** start **

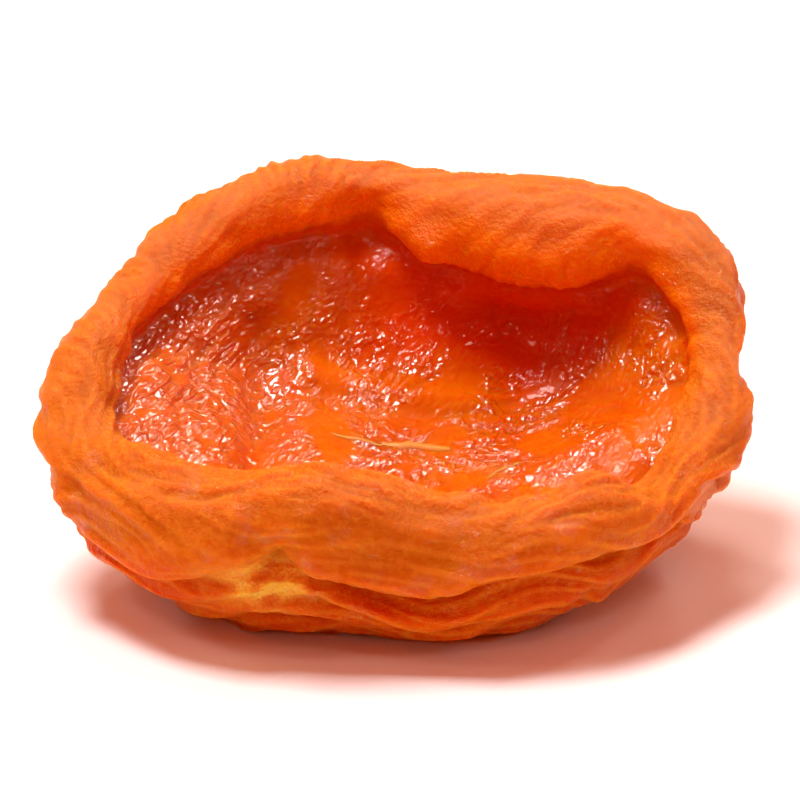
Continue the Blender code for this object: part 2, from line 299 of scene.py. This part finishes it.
def normals_of(mesh, points):
    """Outward normals of the mesh with its points put at these places."""
    mesh.vertices.foreach_set("co", points.ravel())
    mesh.update()
    normals = np.empty(len(points) * 3)
    mesh.vertex_normals.foreach_get("vector", normals)
    return normals.reshape(-1, 3)


def pressed(mesh, points, share):
    """The form with its pushes, wide folds and creases; `share` is 0 at the belly, 1 inside."""
    moved = points.copy()
    for _, place, push, reach in PUSHES:
        gap = np.linalg.norm(points - np.array(place), axis=1)
        moved += np.exp(-((gap / reach) ** 2))[:, None] * np.array(push)
    normals = normals_of(mesh, moved)
    lift = SWELL_HEIGHT * swell(moved, SWELL_WAVE, 3) * between(share, 0.12, 0.3)
    round_belly = share * PROFILE / FOLD_WAVE + FOLD_WANDER * swell(moved, WANDER_WAVE, 5)
    fades = (0.6 + 0.4 * swell(moved, FADE_WAVE, 7)) * between(share, 0.13, 0.24)
    fades *= 1 - between(share, 0.50, 0.58)
    lift += FOLD_HEIGHT * np.cos(2 * np.pi * round_belly) * fades
    for _, corners, width, depth in CREASES:
        gap = near_line(moved, curve_through(corners)) / width
        lift -= depth * (1.25 * np.exp(-(gap**2)) - 0.4 * np.exp(-((gap / 2.2) ** 2)))
    return moved + lift[:, None] * normals


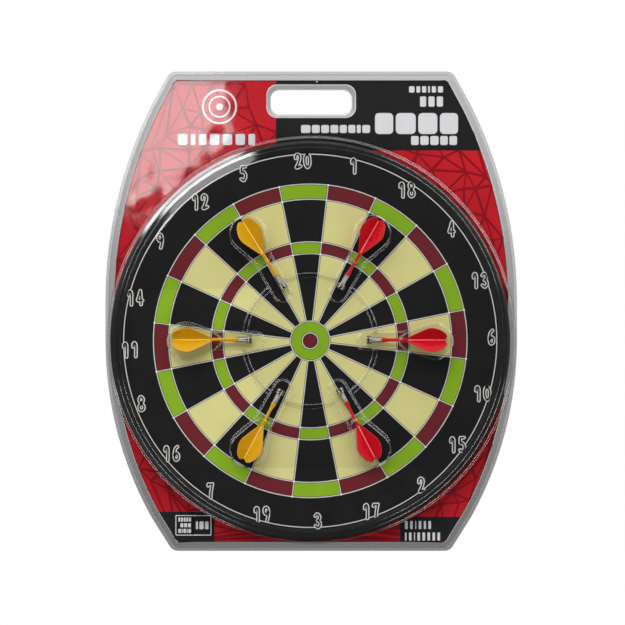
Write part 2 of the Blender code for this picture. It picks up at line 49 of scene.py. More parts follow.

** end **

■ **Exercise goal**:
Count the lines of these entries that hold the string "code", and give only that number.

■ **Full answer**:
2